Wieland Schmied in Zusammenarbeit mit Jürgen Schilling: GegenwartEwigkeit, Spuren des Transzendenten in der Kunst unserer Zeit, Seite 25, Edition Cantz, 1990, ISBN 3-89322-179-4
"Die moderne Kunst spricht von der Existenz des Menschen und seinen Versuchen,
Gott und die Welt zu deuten, im Kern nicht anders, als es die Kunst früherer
Jahrhunderte getan hat. Sie tut es aber nicht mehr auf der Grundlage und im
Rahmen eines allen gemeinsamen Glaubens, sondern jeder Künstler sucht-
um gerade angesichts dieses fehlenden verbindenden Glaubens subjektiv glaubwürdig
zu bleiben- seinen eigenen Weg, seine individuelle Lösung zu finden. Und
das bedeutet weiter: Wenn die moderne Kunst nach wie vor die alten Menschheitsfragen
stellt, so muss sie das jetzt verschlüsselt tun.
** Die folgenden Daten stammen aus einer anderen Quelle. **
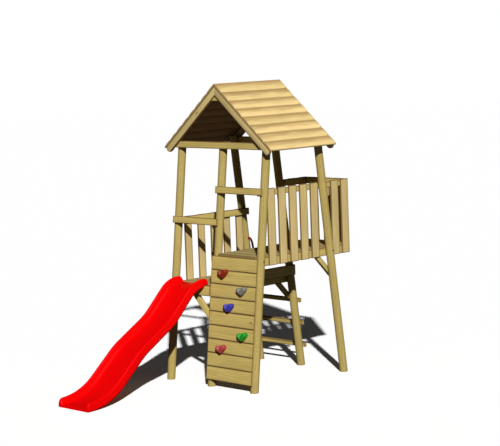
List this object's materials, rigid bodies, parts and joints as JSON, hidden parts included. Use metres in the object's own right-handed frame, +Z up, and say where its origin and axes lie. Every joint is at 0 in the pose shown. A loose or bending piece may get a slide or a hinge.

Denn wie alle Phänomene
der menschlichen Existenz ist auch sie geschichtlich bedingt. Der durch ihren
geschichtlichen Charakter ständig gewachsenen Komplexität der Fragestellung
entspricht die gewachsene Komplexität der Formen. Das macht
Werke der zeitgenössischen Kunst vor allem für den flüchtigen
Betrachter so schwer zu entziffern. Aber sie kann es ihm, ohne ihren Wahrheitsanspruch
aufzugeben, nicht leichter machen. Nur die der komplexen Aussage adäquate
komplexe Form macht diese erst relevant. Ohne die Form käme sie gar nicht
zum Leben. "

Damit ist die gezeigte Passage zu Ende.